WRITTEN INSTRUCTION: From the records below, copy out exactly the lines from the one containing "Write part 4" to the one containing "name: Name of the node group.", both included. Add nothing else.

>> start DATA SUPPLIED

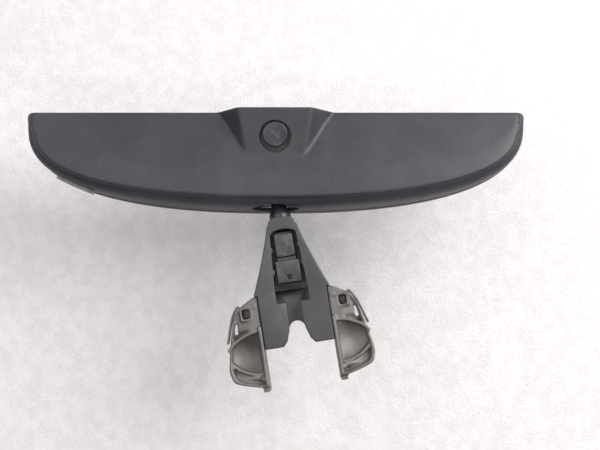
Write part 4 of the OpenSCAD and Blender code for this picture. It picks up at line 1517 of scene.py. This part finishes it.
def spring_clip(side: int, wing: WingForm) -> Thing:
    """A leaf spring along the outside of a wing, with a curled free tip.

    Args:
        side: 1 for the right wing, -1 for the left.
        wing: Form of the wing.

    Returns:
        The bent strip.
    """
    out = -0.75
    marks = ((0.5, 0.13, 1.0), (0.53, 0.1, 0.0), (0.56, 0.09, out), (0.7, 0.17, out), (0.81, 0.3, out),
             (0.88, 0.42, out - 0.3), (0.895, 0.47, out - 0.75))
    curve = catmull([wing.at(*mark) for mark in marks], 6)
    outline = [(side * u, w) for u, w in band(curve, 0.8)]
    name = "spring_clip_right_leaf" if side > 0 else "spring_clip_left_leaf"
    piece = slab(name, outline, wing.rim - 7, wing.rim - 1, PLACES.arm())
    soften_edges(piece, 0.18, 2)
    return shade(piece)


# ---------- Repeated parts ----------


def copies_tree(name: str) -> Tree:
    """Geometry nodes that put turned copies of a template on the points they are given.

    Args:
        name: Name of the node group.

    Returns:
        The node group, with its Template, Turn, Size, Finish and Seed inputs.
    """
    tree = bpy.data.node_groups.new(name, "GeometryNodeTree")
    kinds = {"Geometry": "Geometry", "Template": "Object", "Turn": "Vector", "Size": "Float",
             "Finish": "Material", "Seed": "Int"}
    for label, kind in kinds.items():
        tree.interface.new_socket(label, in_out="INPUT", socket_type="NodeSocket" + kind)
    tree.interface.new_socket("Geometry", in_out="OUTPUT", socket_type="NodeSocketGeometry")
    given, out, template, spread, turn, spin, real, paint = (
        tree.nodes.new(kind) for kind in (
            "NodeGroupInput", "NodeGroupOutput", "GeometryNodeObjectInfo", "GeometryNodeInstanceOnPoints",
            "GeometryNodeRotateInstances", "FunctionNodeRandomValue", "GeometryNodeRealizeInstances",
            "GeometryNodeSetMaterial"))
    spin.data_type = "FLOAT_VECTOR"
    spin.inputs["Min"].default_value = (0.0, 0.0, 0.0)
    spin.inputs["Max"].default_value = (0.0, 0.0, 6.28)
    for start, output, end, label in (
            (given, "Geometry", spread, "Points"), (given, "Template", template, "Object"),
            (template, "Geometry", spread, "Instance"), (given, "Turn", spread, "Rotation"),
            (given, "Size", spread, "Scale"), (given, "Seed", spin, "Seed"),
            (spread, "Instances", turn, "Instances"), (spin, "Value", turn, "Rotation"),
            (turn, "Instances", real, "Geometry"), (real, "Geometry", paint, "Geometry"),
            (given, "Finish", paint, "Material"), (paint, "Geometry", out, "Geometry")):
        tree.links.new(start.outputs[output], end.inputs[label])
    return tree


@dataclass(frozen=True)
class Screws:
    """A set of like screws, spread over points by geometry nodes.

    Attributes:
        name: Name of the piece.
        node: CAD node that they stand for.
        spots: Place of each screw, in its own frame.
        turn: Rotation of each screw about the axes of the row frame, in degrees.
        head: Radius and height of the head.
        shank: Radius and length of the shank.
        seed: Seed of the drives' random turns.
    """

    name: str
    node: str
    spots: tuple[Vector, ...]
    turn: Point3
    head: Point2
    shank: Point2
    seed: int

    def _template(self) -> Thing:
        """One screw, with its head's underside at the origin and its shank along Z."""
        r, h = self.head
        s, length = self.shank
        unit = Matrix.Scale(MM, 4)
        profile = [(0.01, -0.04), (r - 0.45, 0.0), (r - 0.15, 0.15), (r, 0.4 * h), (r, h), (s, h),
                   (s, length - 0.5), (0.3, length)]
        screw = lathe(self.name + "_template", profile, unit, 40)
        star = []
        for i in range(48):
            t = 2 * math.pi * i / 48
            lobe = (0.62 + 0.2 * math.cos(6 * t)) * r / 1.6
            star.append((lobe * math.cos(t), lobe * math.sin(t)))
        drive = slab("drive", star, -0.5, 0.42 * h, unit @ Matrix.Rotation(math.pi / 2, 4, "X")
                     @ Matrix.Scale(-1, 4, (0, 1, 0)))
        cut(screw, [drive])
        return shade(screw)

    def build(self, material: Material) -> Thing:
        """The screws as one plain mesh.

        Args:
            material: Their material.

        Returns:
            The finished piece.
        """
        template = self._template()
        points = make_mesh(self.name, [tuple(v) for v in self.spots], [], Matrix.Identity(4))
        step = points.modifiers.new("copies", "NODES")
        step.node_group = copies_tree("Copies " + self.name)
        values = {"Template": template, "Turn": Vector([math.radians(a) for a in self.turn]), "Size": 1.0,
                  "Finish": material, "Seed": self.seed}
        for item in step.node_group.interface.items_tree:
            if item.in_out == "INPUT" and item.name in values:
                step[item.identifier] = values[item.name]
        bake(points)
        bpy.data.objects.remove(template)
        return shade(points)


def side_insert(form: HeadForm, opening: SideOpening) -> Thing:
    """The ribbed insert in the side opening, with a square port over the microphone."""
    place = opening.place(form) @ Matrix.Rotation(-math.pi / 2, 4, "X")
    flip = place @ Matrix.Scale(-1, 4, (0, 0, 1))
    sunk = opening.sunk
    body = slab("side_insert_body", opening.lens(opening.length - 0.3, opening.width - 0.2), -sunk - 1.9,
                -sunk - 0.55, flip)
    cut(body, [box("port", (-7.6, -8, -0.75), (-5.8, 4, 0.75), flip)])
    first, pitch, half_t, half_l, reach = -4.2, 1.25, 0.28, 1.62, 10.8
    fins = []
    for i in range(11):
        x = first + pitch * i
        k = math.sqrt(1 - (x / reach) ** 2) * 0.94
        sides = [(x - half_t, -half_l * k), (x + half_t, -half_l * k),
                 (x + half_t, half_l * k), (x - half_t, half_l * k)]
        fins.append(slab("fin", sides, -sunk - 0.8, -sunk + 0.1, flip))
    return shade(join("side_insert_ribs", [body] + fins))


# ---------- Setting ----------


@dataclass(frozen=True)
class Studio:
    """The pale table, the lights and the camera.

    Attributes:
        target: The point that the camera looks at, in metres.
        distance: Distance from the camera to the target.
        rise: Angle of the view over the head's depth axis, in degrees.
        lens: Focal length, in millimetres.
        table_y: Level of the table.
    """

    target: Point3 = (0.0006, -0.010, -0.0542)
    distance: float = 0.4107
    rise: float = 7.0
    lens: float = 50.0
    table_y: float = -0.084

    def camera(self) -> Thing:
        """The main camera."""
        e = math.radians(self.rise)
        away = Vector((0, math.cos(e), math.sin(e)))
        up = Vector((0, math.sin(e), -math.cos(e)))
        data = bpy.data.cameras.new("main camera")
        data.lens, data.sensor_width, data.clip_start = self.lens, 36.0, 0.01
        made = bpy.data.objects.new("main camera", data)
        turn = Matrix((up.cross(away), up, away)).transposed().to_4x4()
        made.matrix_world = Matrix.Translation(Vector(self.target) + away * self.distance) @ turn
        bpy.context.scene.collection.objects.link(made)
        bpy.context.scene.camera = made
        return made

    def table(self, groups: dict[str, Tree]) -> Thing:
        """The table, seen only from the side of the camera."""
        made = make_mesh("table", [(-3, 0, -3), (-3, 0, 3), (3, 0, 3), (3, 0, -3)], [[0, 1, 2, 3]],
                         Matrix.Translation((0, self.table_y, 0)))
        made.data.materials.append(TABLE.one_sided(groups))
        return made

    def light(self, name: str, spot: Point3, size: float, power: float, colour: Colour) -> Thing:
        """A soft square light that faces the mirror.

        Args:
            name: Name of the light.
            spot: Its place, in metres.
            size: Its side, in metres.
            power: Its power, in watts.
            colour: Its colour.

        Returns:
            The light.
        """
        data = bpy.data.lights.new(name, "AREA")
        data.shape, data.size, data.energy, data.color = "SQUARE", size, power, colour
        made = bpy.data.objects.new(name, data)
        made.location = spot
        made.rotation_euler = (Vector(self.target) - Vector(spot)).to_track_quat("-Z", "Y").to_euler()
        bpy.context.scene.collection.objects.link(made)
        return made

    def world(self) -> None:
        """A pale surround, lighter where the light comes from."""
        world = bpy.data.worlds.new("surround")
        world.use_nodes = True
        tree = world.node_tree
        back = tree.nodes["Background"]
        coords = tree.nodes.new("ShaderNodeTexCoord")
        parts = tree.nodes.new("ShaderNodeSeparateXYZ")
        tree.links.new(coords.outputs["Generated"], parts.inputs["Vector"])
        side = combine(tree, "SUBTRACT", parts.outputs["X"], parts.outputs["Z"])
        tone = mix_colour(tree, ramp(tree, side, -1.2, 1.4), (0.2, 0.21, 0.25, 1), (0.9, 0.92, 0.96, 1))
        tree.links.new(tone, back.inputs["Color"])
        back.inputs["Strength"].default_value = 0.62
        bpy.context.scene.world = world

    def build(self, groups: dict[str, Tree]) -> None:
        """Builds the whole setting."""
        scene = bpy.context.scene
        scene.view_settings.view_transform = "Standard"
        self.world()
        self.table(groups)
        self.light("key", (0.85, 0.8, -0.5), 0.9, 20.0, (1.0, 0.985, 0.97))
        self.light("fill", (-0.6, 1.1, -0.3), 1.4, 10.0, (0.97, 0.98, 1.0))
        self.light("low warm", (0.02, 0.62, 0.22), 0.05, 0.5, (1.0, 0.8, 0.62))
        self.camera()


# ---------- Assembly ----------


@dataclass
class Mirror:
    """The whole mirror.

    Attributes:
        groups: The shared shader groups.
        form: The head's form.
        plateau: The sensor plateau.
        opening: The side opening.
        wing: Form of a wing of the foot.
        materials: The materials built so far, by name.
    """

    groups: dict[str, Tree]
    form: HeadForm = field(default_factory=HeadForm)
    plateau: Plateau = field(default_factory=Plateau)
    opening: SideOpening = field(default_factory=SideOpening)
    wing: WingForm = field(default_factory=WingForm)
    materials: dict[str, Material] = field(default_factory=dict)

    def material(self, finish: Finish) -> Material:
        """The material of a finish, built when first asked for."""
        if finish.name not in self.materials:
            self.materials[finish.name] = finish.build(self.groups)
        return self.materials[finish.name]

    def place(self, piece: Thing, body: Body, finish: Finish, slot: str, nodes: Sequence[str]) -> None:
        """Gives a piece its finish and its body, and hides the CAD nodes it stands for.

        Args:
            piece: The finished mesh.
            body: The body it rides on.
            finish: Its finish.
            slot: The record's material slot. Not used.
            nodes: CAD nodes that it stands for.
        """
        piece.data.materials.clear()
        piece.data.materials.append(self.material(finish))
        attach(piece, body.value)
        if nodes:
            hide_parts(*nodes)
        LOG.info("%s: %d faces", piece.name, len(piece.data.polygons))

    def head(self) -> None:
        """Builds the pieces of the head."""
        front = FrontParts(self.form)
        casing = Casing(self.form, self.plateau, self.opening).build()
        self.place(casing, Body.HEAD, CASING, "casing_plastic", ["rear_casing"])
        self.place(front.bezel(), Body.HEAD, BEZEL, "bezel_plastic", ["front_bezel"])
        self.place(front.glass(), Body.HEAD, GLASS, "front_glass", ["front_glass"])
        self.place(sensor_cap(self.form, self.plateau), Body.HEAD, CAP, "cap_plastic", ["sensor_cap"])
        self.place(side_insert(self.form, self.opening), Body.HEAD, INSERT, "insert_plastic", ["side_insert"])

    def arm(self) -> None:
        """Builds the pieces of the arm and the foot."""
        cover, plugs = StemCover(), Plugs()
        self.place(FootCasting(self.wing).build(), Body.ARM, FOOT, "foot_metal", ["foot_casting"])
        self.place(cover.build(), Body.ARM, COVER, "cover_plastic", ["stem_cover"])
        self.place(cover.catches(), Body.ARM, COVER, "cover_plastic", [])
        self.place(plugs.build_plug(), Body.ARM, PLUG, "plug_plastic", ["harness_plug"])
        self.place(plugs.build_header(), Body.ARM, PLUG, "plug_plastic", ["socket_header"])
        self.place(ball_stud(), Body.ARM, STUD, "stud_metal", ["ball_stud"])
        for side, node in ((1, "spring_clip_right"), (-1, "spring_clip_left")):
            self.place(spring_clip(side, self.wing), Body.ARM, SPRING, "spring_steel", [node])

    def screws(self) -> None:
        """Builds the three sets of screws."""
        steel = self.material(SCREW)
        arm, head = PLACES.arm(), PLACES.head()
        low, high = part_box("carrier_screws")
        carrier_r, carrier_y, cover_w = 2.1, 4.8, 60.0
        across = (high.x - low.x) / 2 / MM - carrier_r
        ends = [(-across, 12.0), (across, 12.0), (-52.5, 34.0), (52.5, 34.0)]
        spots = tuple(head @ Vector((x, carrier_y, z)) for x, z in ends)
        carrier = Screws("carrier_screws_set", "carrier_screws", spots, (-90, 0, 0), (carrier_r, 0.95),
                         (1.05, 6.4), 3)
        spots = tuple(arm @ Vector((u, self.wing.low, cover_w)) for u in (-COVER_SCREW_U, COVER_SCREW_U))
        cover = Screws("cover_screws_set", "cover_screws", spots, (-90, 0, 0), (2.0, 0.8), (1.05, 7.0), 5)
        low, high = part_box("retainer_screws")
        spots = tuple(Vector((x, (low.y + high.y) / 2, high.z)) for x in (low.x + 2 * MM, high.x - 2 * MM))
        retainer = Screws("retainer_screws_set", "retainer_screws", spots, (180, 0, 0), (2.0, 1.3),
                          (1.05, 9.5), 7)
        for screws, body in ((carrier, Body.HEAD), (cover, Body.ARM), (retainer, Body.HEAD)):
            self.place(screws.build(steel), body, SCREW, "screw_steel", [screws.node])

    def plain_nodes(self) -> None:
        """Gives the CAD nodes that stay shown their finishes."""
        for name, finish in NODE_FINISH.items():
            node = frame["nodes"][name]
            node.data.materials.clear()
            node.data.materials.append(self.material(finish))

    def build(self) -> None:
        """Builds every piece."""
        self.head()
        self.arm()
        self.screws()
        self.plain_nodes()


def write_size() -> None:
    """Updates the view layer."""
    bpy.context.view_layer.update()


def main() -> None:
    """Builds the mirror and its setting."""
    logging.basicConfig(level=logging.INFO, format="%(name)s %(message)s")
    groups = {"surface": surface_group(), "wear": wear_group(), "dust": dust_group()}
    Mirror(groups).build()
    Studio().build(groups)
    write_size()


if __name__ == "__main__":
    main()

>> end DATA SUPPLIED
>> start DATA SUPPLIED

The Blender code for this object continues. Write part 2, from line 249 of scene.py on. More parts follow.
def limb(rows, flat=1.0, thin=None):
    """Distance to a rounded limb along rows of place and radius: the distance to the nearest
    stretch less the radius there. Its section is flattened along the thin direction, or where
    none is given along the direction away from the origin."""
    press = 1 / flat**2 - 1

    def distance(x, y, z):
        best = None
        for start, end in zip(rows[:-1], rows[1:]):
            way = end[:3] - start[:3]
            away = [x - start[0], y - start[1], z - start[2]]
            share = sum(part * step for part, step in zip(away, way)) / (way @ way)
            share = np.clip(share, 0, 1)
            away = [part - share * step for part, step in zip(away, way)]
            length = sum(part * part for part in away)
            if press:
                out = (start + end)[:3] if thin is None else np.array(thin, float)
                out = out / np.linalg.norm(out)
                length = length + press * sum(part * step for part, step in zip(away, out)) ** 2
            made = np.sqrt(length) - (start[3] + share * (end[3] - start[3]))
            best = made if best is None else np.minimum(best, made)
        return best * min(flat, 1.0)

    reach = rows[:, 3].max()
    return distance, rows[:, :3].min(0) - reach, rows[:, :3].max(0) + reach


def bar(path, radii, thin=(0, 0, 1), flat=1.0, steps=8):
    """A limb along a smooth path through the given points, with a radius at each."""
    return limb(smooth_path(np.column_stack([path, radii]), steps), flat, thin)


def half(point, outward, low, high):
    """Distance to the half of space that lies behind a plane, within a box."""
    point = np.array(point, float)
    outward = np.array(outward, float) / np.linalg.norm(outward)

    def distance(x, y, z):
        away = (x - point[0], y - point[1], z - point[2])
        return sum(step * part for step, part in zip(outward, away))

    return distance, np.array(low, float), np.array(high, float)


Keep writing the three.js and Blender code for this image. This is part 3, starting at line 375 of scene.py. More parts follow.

>> end DATA SUPPLIED

FULL ANSWER:
Write part 4 of the OpenSCAD and Blender code for this picture. It picks up at line 1517 of scene.py. This part finishes it.
def spring_clip(side: int, wing: WingForm) -> Thing:
    """A leaf spring along the outside of a wing, with a curled free tip.

    Args:
        side: 1 for the right wing, -1 for the left.
        wing: Form of the wing.

    Returns:
        The bent strip.
    """
    out = -0.75
    marks = ((0.5, 0.13, 1.0), (0.53, 0.1, 0.0), (0.56, 0.09, out), (0.7, 0.17, out), (0.81, 0.3, out),
             (0.88, 0.42, out - 0.3), (0.895, 0.47, out - 0.75))
    curve = catmull([wing.at(*mark) for mark in marks], 6)
    outline = [(side * u, w) for u, w in band(curve, 0.8)]
    name = "spring_clip_right_leaf" if side > 0 else "spring_clip_left_leaf"
    piece = slab(name, outline, wing.rim - 7, wing.rim - 1, PLACES.arm())
    soften_edges(piece, 0.18, 2)
    return shade(piece)


# ---------- Repeated parts ----------


def copies_tree(name: str) -> Tree:
    """Geometry nodes that put turned copies of a template on the points they are given.

    Args:
        name: Name of the node group.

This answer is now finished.